Since coming to power last month in a historic election victory that ended the six-decade rule of the once-dominant Barisan Nasional (BN) coalition, Harapan has arguably assembled the most diverse cabinet the country has ever seen, with women and ethnic minorities occupying key posts such as deputy premier and finance minister.

In stark contrast to BN, which functioned as an ethno-religious coalition of race-based political parties, Harapan is a pluralistic multi-ethnic alliance based on the equality of component parties despite their unequal representation in parliament. While many regard the change as overwhelmingly positive, Malaysia’s politics is still deeply polarized.

Harapan won 47.9% of the popular vote at last month’s election. The BN took 33.8% while the PAS-led Islamist Gagasan Sejahtera opposition coalition took 16.9%, meaning over 50% of the electorate did not support Harapan. As such, observers expect strong conservative resistance to systemic reform in the months ahead.
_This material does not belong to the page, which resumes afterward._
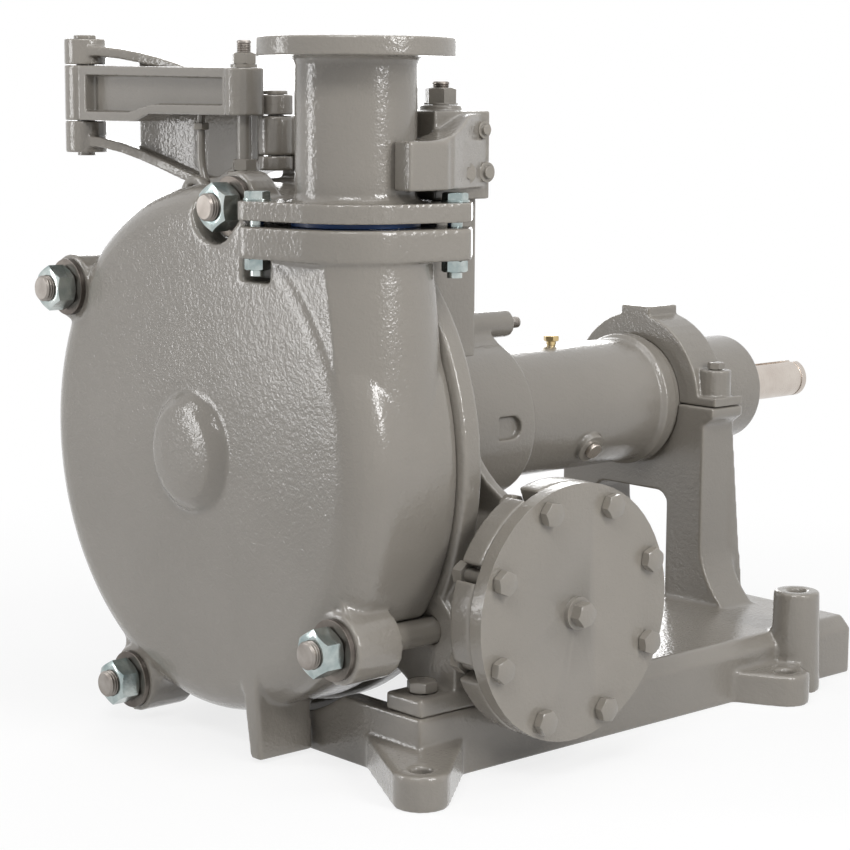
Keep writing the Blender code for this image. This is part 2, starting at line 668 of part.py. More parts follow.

Popular opposition to a non-Malay Muslim taking the reins of the Attorney General’s Chambers is emblematic of Malaysia’s new political climate, one where race and religion are now the dominant opposition narrative. Many Malaysians regard conservative Islam and ethnic Malay supremacy as central to their empowerment and livelihood.

Malaysia's former prime minister Najib Razak arrives to give a statement to the Malaysian Anti-Corruption Commission (MACC) in Putrajaya, Malaysia May 22, 2018. Photo: Reuters/Lai Seng Sin

Malaysia’s former prime minister Najib Razak arrives to give a statement to the Malaysian Anti-Corruption Commission, Putrajaya, May 22, 2018. Photo: Reuters/Lai Seng Sin

Analysts expect the United Malays National Organization (UMNO), the lynchpin party of the BN coalition and now main opposition party, to adopt a more extreme stance on issues of race and religion. It may also formalize an alliance with the Islamist PAS party grounded in ethno-nationalism and religion capable of mounting a serious challenge to Harapan.
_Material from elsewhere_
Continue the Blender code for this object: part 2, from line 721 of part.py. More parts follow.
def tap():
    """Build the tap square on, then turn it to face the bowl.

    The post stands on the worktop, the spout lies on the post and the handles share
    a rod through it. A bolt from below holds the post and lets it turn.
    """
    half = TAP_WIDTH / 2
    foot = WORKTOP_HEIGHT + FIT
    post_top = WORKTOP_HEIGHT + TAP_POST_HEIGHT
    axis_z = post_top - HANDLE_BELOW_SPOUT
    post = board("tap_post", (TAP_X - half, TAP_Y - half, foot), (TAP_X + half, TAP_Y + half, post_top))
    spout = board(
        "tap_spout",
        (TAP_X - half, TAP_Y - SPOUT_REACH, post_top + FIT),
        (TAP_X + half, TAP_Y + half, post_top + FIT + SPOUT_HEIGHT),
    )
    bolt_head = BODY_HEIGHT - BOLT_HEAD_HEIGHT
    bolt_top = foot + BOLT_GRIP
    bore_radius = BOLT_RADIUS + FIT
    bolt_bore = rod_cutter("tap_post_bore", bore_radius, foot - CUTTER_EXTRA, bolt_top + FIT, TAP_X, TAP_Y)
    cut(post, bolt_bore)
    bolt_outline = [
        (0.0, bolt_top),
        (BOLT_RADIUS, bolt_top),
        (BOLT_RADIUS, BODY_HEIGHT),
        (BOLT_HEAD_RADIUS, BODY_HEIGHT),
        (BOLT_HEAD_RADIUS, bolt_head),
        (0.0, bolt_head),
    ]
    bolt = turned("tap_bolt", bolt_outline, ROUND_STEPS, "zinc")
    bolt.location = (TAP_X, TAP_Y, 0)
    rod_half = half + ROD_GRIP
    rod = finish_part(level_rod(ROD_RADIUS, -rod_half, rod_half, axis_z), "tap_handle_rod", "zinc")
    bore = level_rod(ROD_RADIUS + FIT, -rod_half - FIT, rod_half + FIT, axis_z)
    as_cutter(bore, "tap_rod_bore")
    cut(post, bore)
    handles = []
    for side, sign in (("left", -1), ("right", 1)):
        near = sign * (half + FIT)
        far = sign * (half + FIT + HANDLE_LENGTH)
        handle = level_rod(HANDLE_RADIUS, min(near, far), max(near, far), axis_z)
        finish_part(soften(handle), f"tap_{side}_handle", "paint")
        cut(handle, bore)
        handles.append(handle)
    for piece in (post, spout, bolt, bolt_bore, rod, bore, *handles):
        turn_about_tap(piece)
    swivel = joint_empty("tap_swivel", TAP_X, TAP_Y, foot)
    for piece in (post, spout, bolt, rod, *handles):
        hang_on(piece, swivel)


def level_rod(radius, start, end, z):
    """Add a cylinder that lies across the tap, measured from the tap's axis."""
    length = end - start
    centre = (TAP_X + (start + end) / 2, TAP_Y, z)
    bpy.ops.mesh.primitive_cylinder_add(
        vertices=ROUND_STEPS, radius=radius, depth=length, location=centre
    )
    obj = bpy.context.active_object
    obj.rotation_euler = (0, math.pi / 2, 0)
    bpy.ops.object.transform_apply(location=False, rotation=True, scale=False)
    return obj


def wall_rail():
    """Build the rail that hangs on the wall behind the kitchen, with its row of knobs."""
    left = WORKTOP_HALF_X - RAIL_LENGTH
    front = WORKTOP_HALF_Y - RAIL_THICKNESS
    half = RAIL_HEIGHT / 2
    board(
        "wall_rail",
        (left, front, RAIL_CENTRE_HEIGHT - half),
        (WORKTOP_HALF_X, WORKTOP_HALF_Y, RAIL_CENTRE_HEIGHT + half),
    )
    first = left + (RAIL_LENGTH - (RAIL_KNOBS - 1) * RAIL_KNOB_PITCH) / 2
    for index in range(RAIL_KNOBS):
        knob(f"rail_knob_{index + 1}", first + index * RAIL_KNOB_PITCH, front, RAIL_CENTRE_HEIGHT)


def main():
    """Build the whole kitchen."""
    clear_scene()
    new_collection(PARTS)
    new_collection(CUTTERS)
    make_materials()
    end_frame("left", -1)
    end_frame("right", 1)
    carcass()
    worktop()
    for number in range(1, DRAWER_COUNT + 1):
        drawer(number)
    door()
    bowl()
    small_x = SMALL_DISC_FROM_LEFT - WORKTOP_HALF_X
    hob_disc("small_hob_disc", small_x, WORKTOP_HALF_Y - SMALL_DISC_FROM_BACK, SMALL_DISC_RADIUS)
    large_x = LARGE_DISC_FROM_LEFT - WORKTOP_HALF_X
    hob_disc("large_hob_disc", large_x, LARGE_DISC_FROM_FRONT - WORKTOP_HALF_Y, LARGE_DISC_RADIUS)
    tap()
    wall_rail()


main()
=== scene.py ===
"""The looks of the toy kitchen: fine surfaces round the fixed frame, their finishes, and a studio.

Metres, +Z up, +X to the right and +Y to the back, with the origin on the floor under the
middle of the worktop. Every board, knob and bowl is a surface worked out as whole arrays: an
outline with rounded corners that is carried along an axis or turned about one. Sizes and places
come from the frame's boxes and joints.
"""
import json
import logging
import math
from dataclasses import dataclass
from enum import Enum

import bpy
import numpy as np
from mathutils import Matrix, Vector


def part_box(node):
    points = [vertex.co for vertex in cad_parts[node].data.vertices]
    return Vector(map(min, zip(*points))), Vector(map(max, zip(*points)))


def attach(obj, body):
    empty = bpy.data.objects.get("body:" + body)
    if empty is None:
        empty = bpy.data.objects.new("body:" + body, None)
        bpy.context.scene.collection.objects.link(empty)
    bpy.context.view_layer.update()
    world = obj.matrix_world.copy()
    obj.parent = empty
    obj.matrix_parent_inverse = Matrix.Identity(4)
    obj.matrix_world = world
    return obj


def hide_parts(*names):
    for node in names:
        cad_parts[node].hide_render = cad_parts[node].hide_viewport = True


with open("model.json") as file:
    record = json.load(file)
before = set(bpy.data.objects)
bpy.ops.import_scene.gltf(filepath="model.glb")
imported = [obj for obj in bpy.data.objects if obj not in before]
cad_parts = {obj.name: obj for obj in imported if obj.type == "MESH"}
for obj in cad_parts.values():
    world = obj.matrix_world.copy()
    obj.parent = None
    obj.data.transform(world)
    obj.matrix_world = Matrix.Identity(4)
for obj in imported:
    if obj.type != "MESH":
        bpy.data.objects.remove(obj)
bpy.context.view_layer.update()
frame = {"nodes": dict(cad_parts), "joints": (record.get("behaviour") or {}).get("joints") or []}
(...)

PAS, the most vocal opponent of Thomas’ appointment, currently controls two state governments in the rural northeastern states of Terengganu and Kelantan. In an ironic twist, the former PAS-led governments of both states had previously hired Thomas as their legal representative in lawsuits against national oil giant Petronas.

Thomas, 66, a civil litigator in cases as varied as administrative law, banking, finance, corporate, and commercial law, is the figure Malaysians will now look to with the expectation of prosecuting those responsible for corruption at 1MDB, which was established and overseen by former premier Najib.

Najib and his wife, Rosmah Mansor, are key suspects in the graft scandal which allegedly saw billions of dollars pilfered in an embezzlement racket. Armed police seized and carted off luxury items and US$29 million in cash during recent raids on properties linked to Najib. Both he and his wife have recently been questioned at the offices of Malaysia’s anti-graft body.

Malaysian politician Anwar Ibrahim gives a news conference in Kuala Lumpur, Malaysia May 16, 2018. REUTERS/Lai Seng Sin

Malaysian politician Anwar Ibrahim gives a news conference in Kuala Lumpur, May 16, 2018. Photo: Reuters/Lai Seng Sin

Outgoing attorney general Apandi, who was singled out by Mahathir on the campaign trail for allegedly hiding wrongdoing pertaining to 1MDB, could also be in the firing line. Appointed by Najib following indications that the previous attorney general, Abdul Gani Patail, was moving to prepare an arrest warrant for the premier in connection with the scandal, Apandi quickly cleared Najib of any wrongdoing.

That move came despite international investigations into 1MDB-related money laundering underway in at least six countries, including the US, Switzerland and Singapore. US investigators and the Swiss attorney general have accused Apandi of failing to cooperate with their investigations.

Najib and Rosmah are barred from leaving the country while the Harapan government investigates various allegations of money-laundering and past abuses of power. Bringing the 1MDB scandal to a just conclusion is a key imperative for Malaysia’s new reform-minded government and newly appointed Attorney General Thomas is widely viewed as up to the job.